Shoshanna who as a four-year-old remembers her family fleeing their home in east Jerusalem for Jaffa during the Arab Israeli War at the time of Israel’s creation in 1948 is deeply pessimistic.

“I hope I am wrong but I don’t think I can ever see peace there.”

Shoshanna is the founder co-chair of the Council for Christians and Jews in Northern Ireland and with her husband has been an active member of the Northern Ireland Inter-Faith Forum for many years stressing their satisfaction with the good relations they have enjoyed with Mulsim leaders such as Dr Mamoun Mobayed.

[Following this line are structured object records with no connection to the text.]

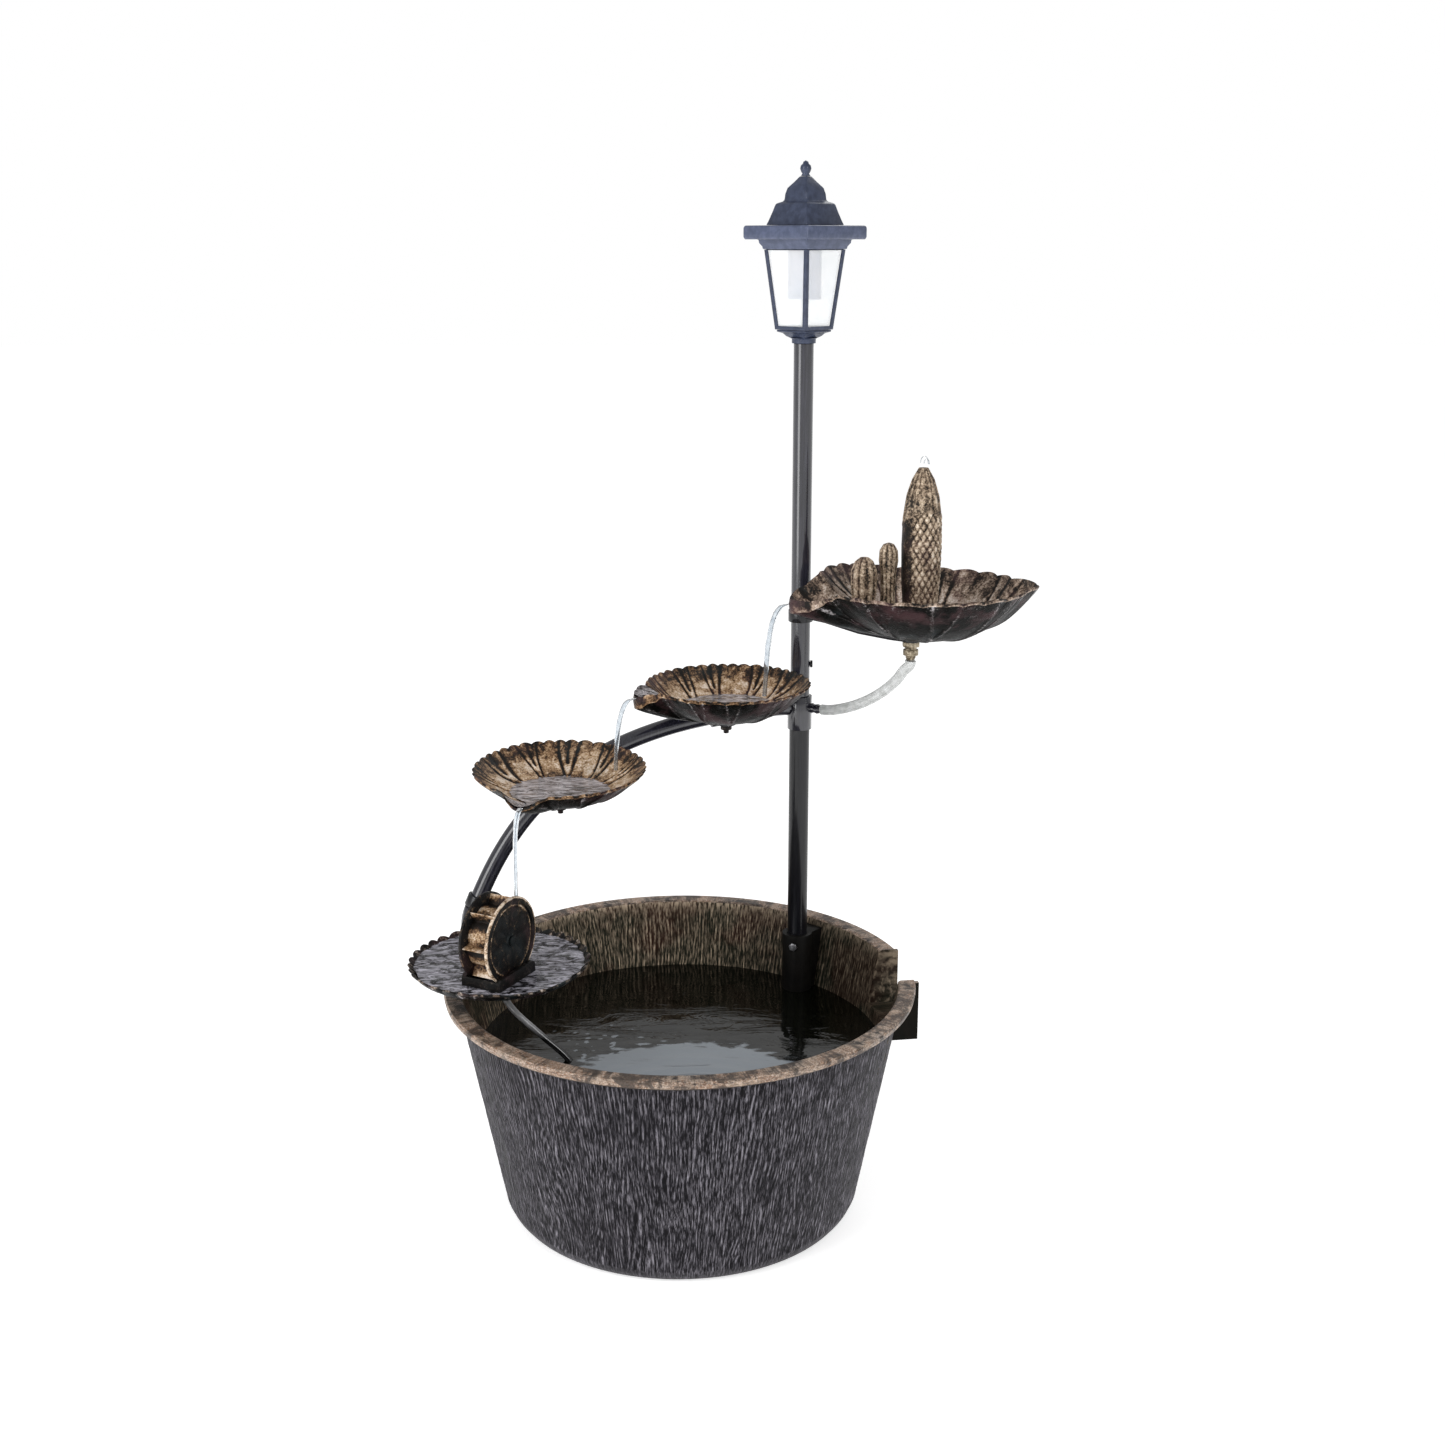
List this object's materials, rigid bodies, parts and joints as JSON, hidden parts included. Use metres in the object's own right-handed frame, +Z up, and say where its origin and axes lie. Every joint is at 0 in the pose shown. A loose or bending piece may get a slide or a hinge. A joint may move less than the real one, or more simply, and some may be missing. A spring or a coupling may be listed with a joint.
{
  "type": "tiered water fountain",
  "caption": "Tiered garden fountain: wood-look tub, lantern post and curved arm with leaf bowls stepping down to a small water wheel, fed by a submersible pump.",
  "frame": {"origin": "centre of the tub's flat base, on the ground", "axes": "+Z up, +Y to the back of the fountain, +X to the side the lantern post stands on"},
  "size_m": [0.5668, 0.43, 0.9376],
  "materials": {
    "barrel": "wood-grained, dry-brushed grey and tan",
    "post": "semi-gloss gunmetal",
    "bronze": "antique bronze with brushed gold highlights",
    "steel": "satin",
    "clear_hose": "translucent vinyl",
    "dark_hose": "smooth",
    "pump": "moulded",
    "rubber": "matte",
    "lamp": "satin slate",
    "pane": "frosted white",
    "led": "smooth",
    "diffuser": "ribbed translucent white"
  },
  "bodies": {
    "fountain": {"barrel_tub": "barrel", "post_socket": "barrel", "post_socket_bolt_lower": "steel", "post_socket_bolt_upper": "steel", "post_foot_screw": "steel", "lower_post": "post", "post_coupler": "post", "upper_post": "post", "upper_post_screw": "post", "lower_post_screw": "post", "arm_pipe": "post", "riser_elbow": "post", "leaf_clamp_1": "post", "leaf_clamp_2": "post", "leaf_clamp_3": "post", "leaf_clamp_4": "post", "leaf_tray_1": "bronze", "leaf_tray_2": "bronze", "leaf_tray_3": "bronze", "leaf_tray_4": "bronze", "leaf_bolt_2": "bronze", "leaf_bolt_3": "bronze", "leaf_bolt_4": "bronze", "leaf_nut_2": "bronze", "leaf_nut_3": "bronze", "leaf_nut_4": "bronze", "inlet_barb": "bronze", "inlet_nut": "bronze", "corn_spout": "bronze", "tall_bud": "bronze", "fluted_bud": "bronze", "supply_hose": "clear_hose", "supply_hose_collar": "bronze", "pump_hose": "dark_hose", "wheel_cradle": "bronze", "pump_housing": "pump", "pump_strainer": "pump", "pump_foot": "rubber", "cable_gland": "rubber", "lantern_neck": "lamp", "lantern_cage": "lamp", "lantern_pane_1": "pane", "lantern_pane_2": "pane", "lantern_pane_3": "pane", "lantern_pane_4": "pane"},
    "wheel": {"wheel_drum": "bronze", "wheel_front_disc": "bronze", "wheel_rear_disc": "bronze", "wheel_axle": "bronze"},
    "impeller": {"pump_impeller": "pump"},
    "dial": {"flow_dial": "pump"},
    "roof": {"lantern_eave": "lamp", "lantern_roof": "lamp", "lantern_finial": "lamp", "led_module": "led", "diffuser_tube": "diffuser"}
  },
  "joints": [
    {"name": "wheel_spin", "type": "hinge", "parent": "fountain", "child": "wheel", "pos_m": [-0.1566, -0.074, 0.2846], "axis": [0.891, -0.454, 0], "continuous": true},
    {"name": "impeller_spin", "type": "hinge", "parent": "fountain", "child": "impeller", "pos_m": [-0.086, -0.03, 0.0355], "axis": [0, 1, 0], "continuous": true},
    {"name": "flow_dial_turn", "type": "hinge", "parent": "fountain", "child": "dial", "pos_m": [-0.086, -0.06, 0.049], "axis": [0, -1, 0], "range_deg": [0, 90]},
    {"name": "roof_lift", "type": "slide", "parent": "fountain", "child": "roof", "axis": [0, 0, 1], "range_m": [0, 0.07]}
  ]
}
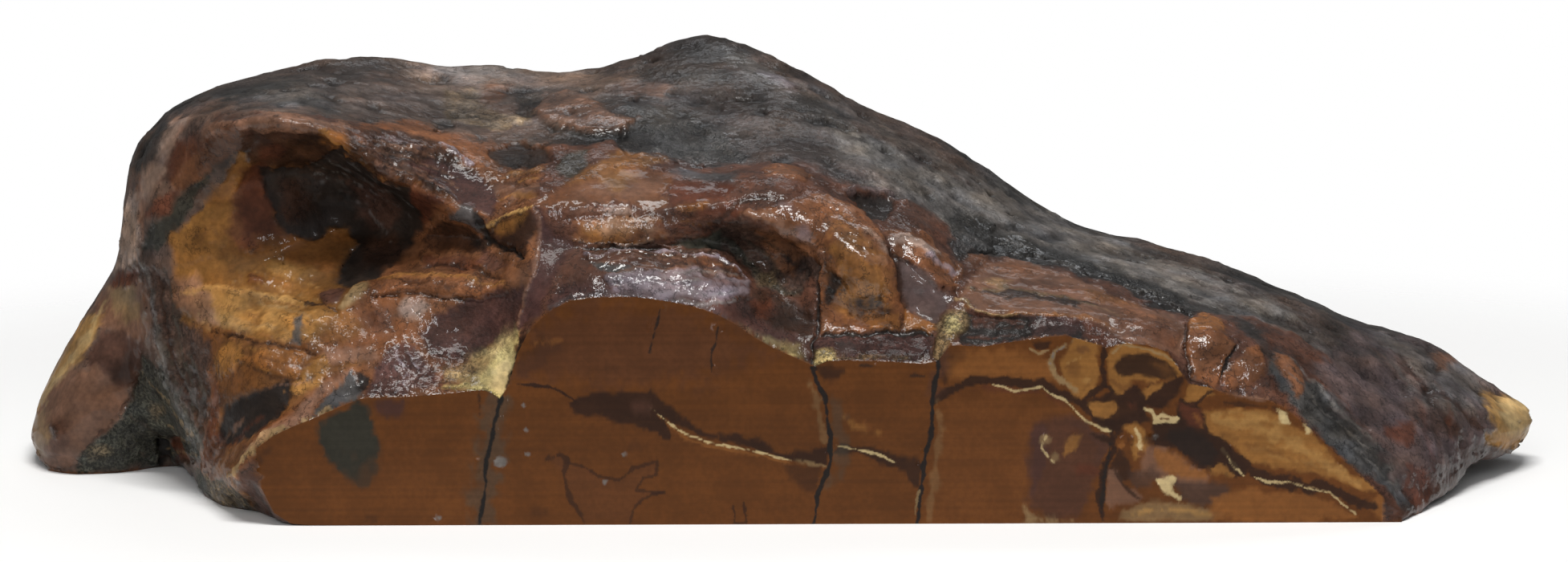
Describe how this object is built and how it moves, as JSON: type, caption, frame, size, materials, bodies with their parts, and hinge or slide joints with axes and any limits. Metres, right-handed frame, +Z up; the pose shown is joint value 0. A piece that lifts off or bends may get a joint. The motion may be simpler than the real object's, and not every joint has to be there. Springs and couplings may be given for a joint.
{
  "type": "fossil mammoth molar slice",
  "caption": "Rugged brown fossil chunk, sawn flat underneath and polished on the front face, with cracks and veins, a deep hollow and a dark natural rind sloping to a pointed end.",
  "frame": {"origin": "middle of the bounding box, on the flat sawn base", "axes": "+X to the right along the polished face, towards the low pointed end; +Y into the piece, away from the polished face; +Z up from the base"},
  "size_m": [0.1882, 0.0786, 0.0527],
  "materials": {
    "fossil_stone": "satin polished saw cut in caramel brown with dark cracks and cream veins; glossy lacquered broken surface in red-brown, gold and purple-black; satin dark grey-brown rind"
  },
  "bodies": {
    "root": {"fossil_slice": "fossil_stone"}
  },
  "joints": []
}
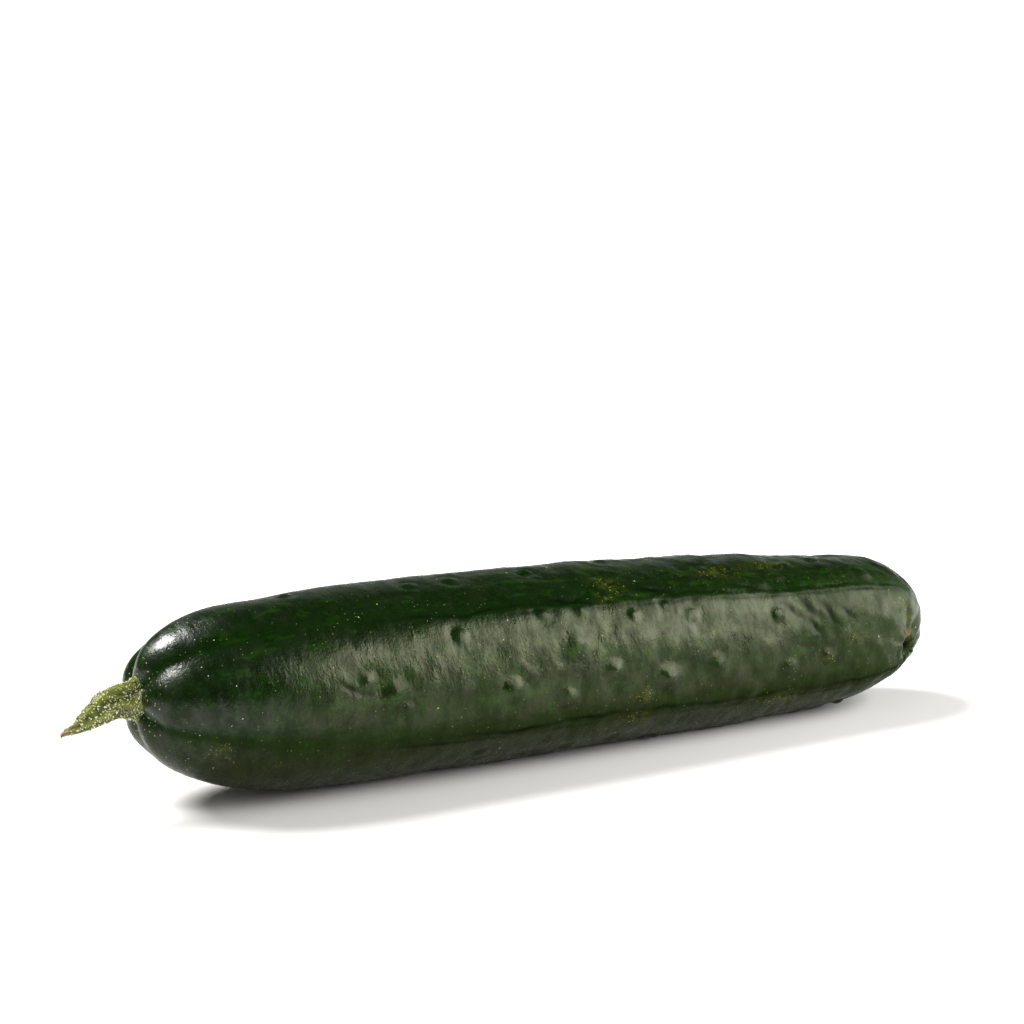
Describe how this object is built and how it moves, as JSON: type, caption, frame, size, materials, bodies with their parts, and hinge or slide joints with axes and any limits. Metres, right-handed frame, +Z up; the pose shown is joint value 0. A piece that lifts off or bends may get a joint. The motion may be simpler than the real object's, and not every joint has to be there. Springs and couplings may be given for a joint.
{
  "type": "cucumber",
  "caption": "Whole slicing cucumber as picked, lying on its side, with a five-lobed stem end and its cut stem.",
  "frame": {"origin": "bottom centre of the whole object's box, on the surface it lies on", "axes": "+X along the fruit from its stem to its blossom end, +Z up, -Y the side with the broad front facet"},
  "size_m": [0.2462, 0.0492, 0.0492],
  "materials": {
    "skin": "satin",
    "stem": "matte"
  },
  "bodies": {
    "root": {"fruit": "skin", "stem": "stem"}
  },
  "joints": []
}
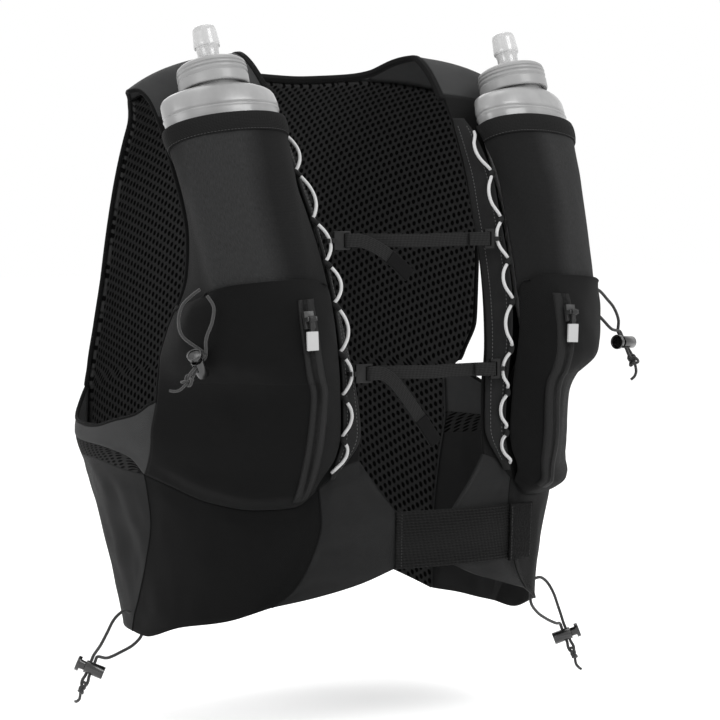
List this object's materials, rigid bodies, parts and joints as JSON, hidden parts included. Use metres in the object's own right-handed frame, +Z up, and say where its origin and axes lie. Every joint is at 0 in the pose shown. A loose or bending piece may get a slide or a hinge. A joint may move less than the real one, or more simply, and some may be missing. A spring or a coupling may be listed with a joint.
{
  "type": "running hydration vest",
  "caption": "Running hydration vest: soft flasks in chest pockets, zip pockets, laced front edges, chest straps, elastic waistband, mesh back and pole cords with barrel locks.",
  "frame": {"origin": "midway between the undersides of the shoulder straps, on the ridge line where the shoulders carry the vest", "axes": "+X towards the wearer's left, -Y to the vest's front, +Z up"},
  "size_m": [0.4161, 0.2858, 0.4685],
  "materials": {
    "shell_cloth": "fine ripstop weave, matt",
    "pocket_cloth": "stretch knit, matt",
    "stretch_hem": "bound stretch edge",
    "spacer_mesh": "open spacer mesh",
    "zip_tape": "coil zip",
    "slider_metal": "dark satin",
    "pull_tab": "matt moulded",
    "flask_film": "frosted soft film",
    "cap_plastic": "moulded",
    "valve_silicone": "clear moulded",
    "lace_cord": "braided cord",
    "pole_cord": "braided elastic cord",
    "webbing": "ribbed elastic webbing",
    "hard_plastic": "satin moulded"
  },
  "bodies": {
    "vest": {"front_panel_right": "pocket_cloth", "shoulder_strap_right": "shell_cloth", "underarm_panel_right": "shell_cloth", "side_mesh_right": "spacer_mesh", "side_panel_right": "shell_cloth", "front_skirt_right": "pocket_cloth", "waist_panel_right": "shell_cloth", "edge_tape_right": "pocket_cloth", "flask_right": "flask_film", "flask_pocket_right": "pocket_cloth", "pocket_hem_right": "stretch_hem", "zip_pocket_right": "pocket_cloth", "zip_right": "zip_tape", "zip_slider_right": "slider_metal", "lace_right": "lace_cord", "front_panel_left": "pocket_cloth", "shoulder_strap_left": "shell_cloth", "underarm_panel_left": "shell_cloth", "side_mesh_left": "spacer_mesh", "side_panel_left": "shell_cloth", "front_skirt_left": "pocket_cloth", "waist_panel_left": "shell_cloth", "edge_tape_left": "pocket_cloth", "flask_left": "flask_film", "flask_pocket_left": "pocket_cloth", "pocket_hem_left": "stretch_hem", "zip_pocket_left": "pocket_cloth", "zip_left": "zip_tape", "zip_slider_left": "slider_metal", "lace_left": "lace_cord", "back_panel": "shell_cloth", "back_mesh": "spacer_mesh", "neck_binding": "pocket_cloth", "waistband": "webbing", "waistband_tab": "webbing", "strap_hook_upper": "hard_plastic", "strap_buckle_upper": "hard_plastic", "chest_strap_upper": "webbing", "strap_hook_lower": "hard_plastic", "strap_buckle_lower": "hard_plastic", "chest_strap_lower": "webbing", "pole_cord_chest_right": "pole_cord", "cord_lock_chest_right": "hard_plastic", "pole_cord_chest_left": "pole_cord", "cord_lock_chest_left": "hard_plastic", "pole_cord_hem_right": "pole_cord", "cord_lock_hem_right": "hard_plastic", "pole_cord_hem_left": "pole_cord", "cord_lock_hem_left": "hard_plastic"},
    "cap_right": {"flask_cap_right": "cap_plastic", "bite_valve_right": "valve_silicone"},
    "pull_right": {"zip_pull_right": "pull_tab"},
    "cap_left": {"flask_cap_left": "cap_plastic", "bite_valve_left": "valve_silicone"},
    "pull_left": {"zip_pull_left": "pull_tab"},
    "button_chest_right": {"lock_button_chest_right": "hard_plastic"},
    "button_chest_left": {"lock_button_chest_left": "hard_plastic"},
    "button_hem_right": {"lock_button_hem_right": "hard_plastic"},
    "button_hem_left": {"lock_button_hem_left": "hard_plastic"}
  },
  "joints": [
    {"name": "flask_cap_right_turn", "type": "hinge", "parent": "vest", "child": "cap_right", "pos_m": [-0.12697, -0.05702, -0.0239], "axis": [0, 0.342, 0.9397], "range_deg": [0, 450]},
    {"name": "zip_pull_right_hinge", "type": "hinge", "parent": "vest", "child": "pull_right", "pos_m": [-0.10896, -0.15752, -0.17987], "axis": [-0.9989, 0.0224, -0.0413], "range_deg": [0, 140]},
    {"name": "flask_cap_left_turn", "type": "hinge", "parent": "vest", "child": "cap_left", "pos_m": [0.12697, -0.05702, -0.0239], "axis": [0, 0.342, 0.9397], "range_deg": [0, 450]},
    {"name": "zip_pull_left_hinge", "type": "hinge", "parent": "vest", "child": "pull_left", "pos_m": [0.10896, -0.15752, -0.17987], "axis": [-0.9989, -0.0224, 0.0413], "range_deg": [0, 140]},
    {"name": "lock_button_chest_right_press", "type": "slide", "parent": "vest", "child": "button_chest_right", "axis": [0.5656, 0.3807, -0.7315], "range_m": [0, 0.0035], "stiffness_N_per_m": 300, "springref_m": -0.003},
    {"name": "lock_button_chest_left_press", "type": "slide", "parent": "vest", "child": "button_chest_left", "axis": [0.9314, 0.3605, -0.0501], "range_m": [0, 0.0035], "stiffness_N_per_m": 300, "springref_m": -0.003},
    {"name": "lock_button_hem_right_press", "type": "slide", "parent": "vest", "child": "button_hem_right", "axis": [0.7828, -0.4917, -0.3814], "range_m": [0, 0.0035], "stiffness_N_per_m": 300, "springref_m": -0.003},
    {"name": "lock_button_hem_left_press", "type": "slide", "parent": "vest", "child": "button_hem_left", "axis": [-0.7903, 0.494, -0.3625], "range_m": [0, 0.0035], "stiffness_N_per_m": 300, "springref_m": -0.003}
  ]
}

They were deeply struck  by Blessed Pope John Paul II’s prayers at the Western Wall in 2000 and remark with approval on his 1986 statement that the Jews “are our elder brothers” pointing out it is a phrase they have heard often from their friend Fr Gerry Reynolds CSsR.

They look forward with a sense of excitement to Pope Francis’ visit to Israel in May.

The Appletons are a couple who have enriched this society and the diminishing Jewish population leaves us all the poorer.